Setting the Scene: The End of the Bottling Era
The Coca-Cola Company, founded in Atlanta, Georgia in 1886, has spent the past decade executing the most significant structural transformation in its 139-year history. What began in 2015 as a strategic review of capital allocation has evolved into a complete reimagining of the business model. The company has systematically divested company-owned bottling operations—assets that represented 52% of consolidated net revenue in 2015 but now account for just 13%. This isn't mere financial engineering; it represents a fundamental shift from a capital-intensive, low-margin manufacturing business to an asset-light, high-margin brand and concentrate enterprise.
This transformation permanently alters Coca-Cola's economic engine. Bottling operations require massive capital expenditure, carry thin margins (the Bottling Investments segment generated just 5.6% operating margin in the first nine months of 2025), and tie up management focus on operational minutiae. By contrast, the concentrate business delivers 60%+ gross margins and allows the company to focus on what truly drives value: brand building, innovation, and revenue growth management. The recent sales of a 40% stake in Indian bottling operations to Jubilant Bhartia Group and the pending Africa bottling sale to Coca-Cola HBC AG (CCHGY) represent the final two large pieces of this puzzle, leaving only a handful of smaller countries like Malaysia and Singapore to complete the journey.
The beverage industry structure makes this shift particularly valuable. With a total addressable market of approximately $410 billion in EMEA, $390 billion in North America, and $510 billion in Asia Pacific, Coca-Cola competes in a slow-growth but highly profitable oligopoly.
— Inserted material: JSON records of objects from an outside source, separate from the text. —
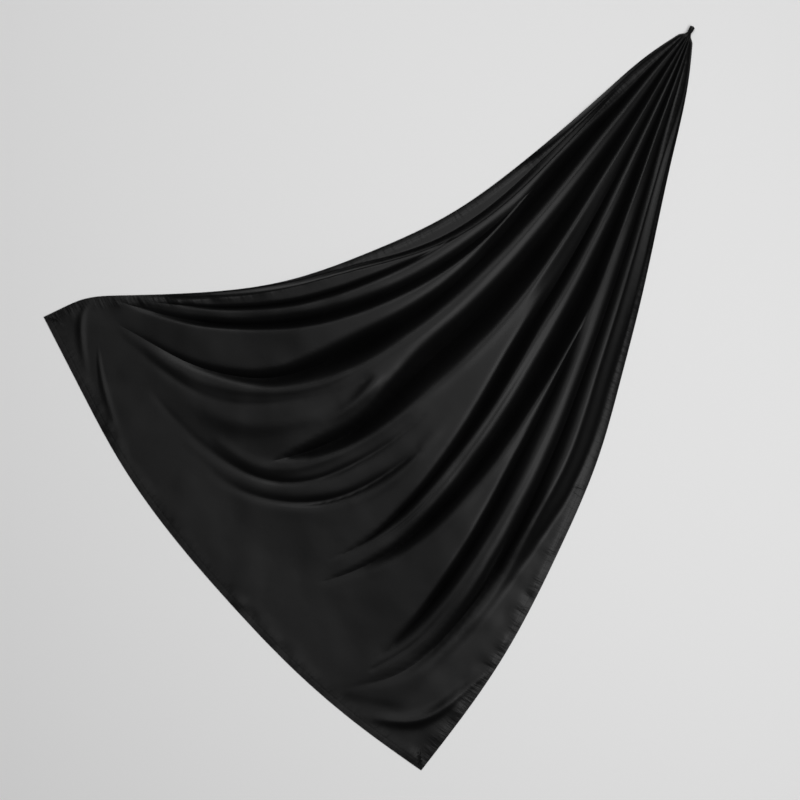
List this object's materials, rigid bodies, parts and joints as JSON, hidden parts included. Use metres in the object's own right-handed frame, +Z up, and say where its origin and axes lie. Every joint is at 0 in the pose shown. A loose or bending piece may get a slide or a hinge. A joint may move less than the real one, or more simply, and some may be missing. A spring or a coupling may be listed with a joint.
{
  "type": "costume cape",
  "caption": "Long black satin costume cape laid out flat, its neck edge gathered into a bound point, soft folds fanning out to a wide stitched hem.",
  "frame": {"origin": "middle of the cape's bounding box in plan, on the surface that it lies on", "axes": "+Z up out of that surface, +Y and +X in it; the gathered neck is towards +X +Y and the hem faces -X -Y"},
  "size_m": [1.1482, 1.313, 0.0307],
  "materials": {
    "satin": "black polyester satin, soft sheen",
    "hem_satin": "folded black satin hem",
    "satin_pleats": "tightly packed satin pleats",
    "satin_binding": "black satin bias binding",
    "sewing_thread": "black polyester sewing thread",
    "binding_thread": "waxed black whipping thread"
  },
  "bodies": {
    "neck": {"neck_core": "satin_pleats", "gathering_thread": "sewing_thread", "neck_whipping": "binding_thread", "neck_binding": "satin_binding", "neck_cap": "satin_binding"},
    "cape": {"cape_panel": "satin", "upper_side_hem": "hem_satin", "lower_side_hem": "hem_satin", "bottom_hem": "hem_satin", "upper_side_stitching": "sewing_thread", "lower_side_stitching": "sewing_thread", "bottom_hem_stitching": "sewing_thread", "corner_tacks": "sewing_thread"}
  },
  "joints": [
    {"name": "cape_swing", "type": "hinge", "parent": "neck", "child": "cape", "pos_m": [0.56713, 0.64826, 0.0046], "axis": [0, 0, 1], "range_deg": [-20, 20]}
  ]
}
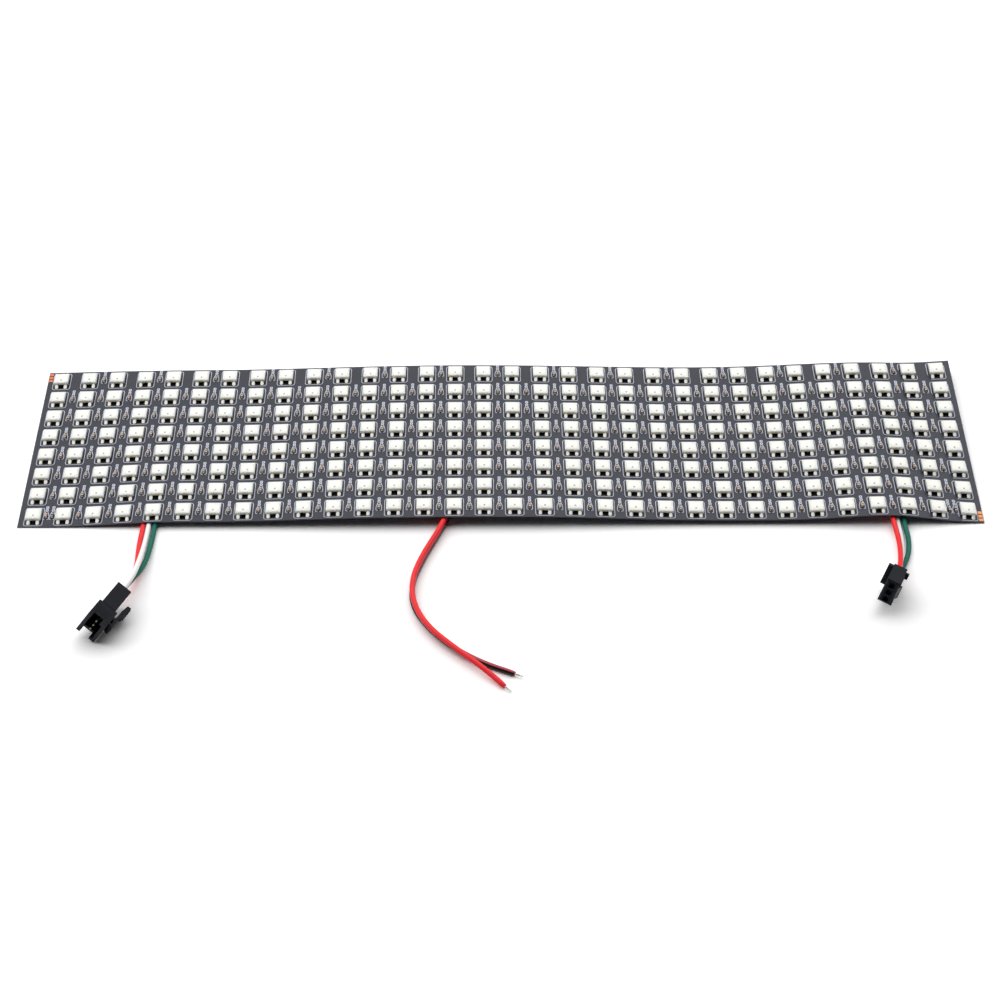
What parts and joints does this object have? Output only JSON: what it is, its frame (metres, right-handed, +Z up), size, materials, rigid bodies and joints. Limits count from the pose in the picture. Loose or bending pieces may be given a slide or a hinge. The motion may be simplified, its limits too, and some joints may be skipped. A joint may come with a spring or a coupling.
{
  "type": "led dot matrix",
  "caption": "Flexible LED dot matrix: a thin black printed sheet with a grid of square LED packages, power leads and latching data connectors at both ends.",
  "frame": {"origin": "on the floor under the middle of the printed sheet, without its wires", "axes": "+X along the long side, the way the rows of LEDs run, +Y away from the side that the wires leave, +Z up out of the face with the LEDs"},
  "size_m": [0.32, 0.1548, 0.013],
  "materials": {
    "printed_sheet": "satin",
    "led_package": "gloss",
    "capacitor": "satin",
    "resistor": "satin",
    "copper": "satin",
    "solder": "gloss",
    "white_wire": "satin",
    "green_wire": "satin",
    "red_wire": "satin",
    "black_wire": "satin",
    "tinned_strand": "satin",
    "connector_nylon": "satin",
    "tinned_contact": "gloss"
  },
  "bodies": {
    "root": {"flexible_board": "printed_sheet", "led_row_1": "led_package", "capacitor_row_1": "capacitor", "led_row_2": "led_package", "capacitor_row_2": "capacitor", "led_row_3": "led_package", "capacitor_row_3": "capacitor", "led_row_4": "led_package", "capacitor_row_4": "capacitor", "led_row_5": "led_package", "capacitor_row_5": "capacitor", "led_row_6": "led_package", "capacitor_row_6": "capacitor", "led_row_7": "led_package", "capacitor_row_7": "capacitor", "led_row_8": "led_package", "capacitor_row_8": "capacitor", "data_resistors": "resistor", "right_edge_pads": "copper", "left_edge_pads": "copper", "data_in_solder_joints": "solder", "power_solder_joints": "solder", "data_out_solder_joints": "solder", "data_in_white_wire": "white_wire", "data_in_green_wire": "green_wire", "data_in_red_wire": "red_wire", "power_red_wire": "red_wire", "power_black_wire": "black_wire", "data_out_red_wire": "red_wire", "data_out_white_wire": "white_wire", "data_out_green_wire": "green_wire", "power_lead_ends": "tinned_strand", "data_in_socket": "connector_nylon", "data_in_pins": "tinned_contact", "data_out_plug": "connector_nylon", "data_out_contacts": "tinned_contact"}
  },
  "joints": []
}
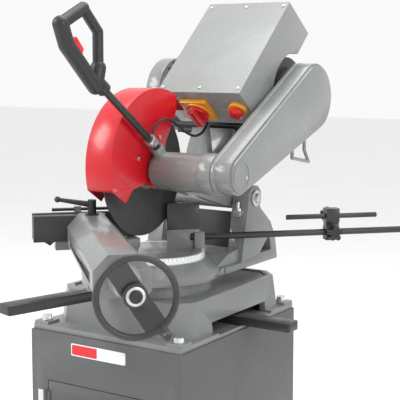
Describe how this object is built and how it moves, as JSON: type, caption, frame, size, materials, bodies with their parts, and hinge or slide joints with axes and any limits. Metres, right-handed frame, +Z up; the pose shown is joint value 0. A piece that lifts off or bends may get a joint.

The company's 30 billion-dollar brands—estimated to be roughly one-quarter of all billion-dollar brands in the nonalcoholic beverage industry and double its nearest competitor—provide unmatched pricing power. In an environment where consumers face inflationary pressures and geopolitical uncertainty, Coca-Cola can drive revenue growth through price and mix rather than relying solely on volume, a capability that distinguishes it from rivals like PepsiCo (PEP), which must navigate both beverage and snack cycles.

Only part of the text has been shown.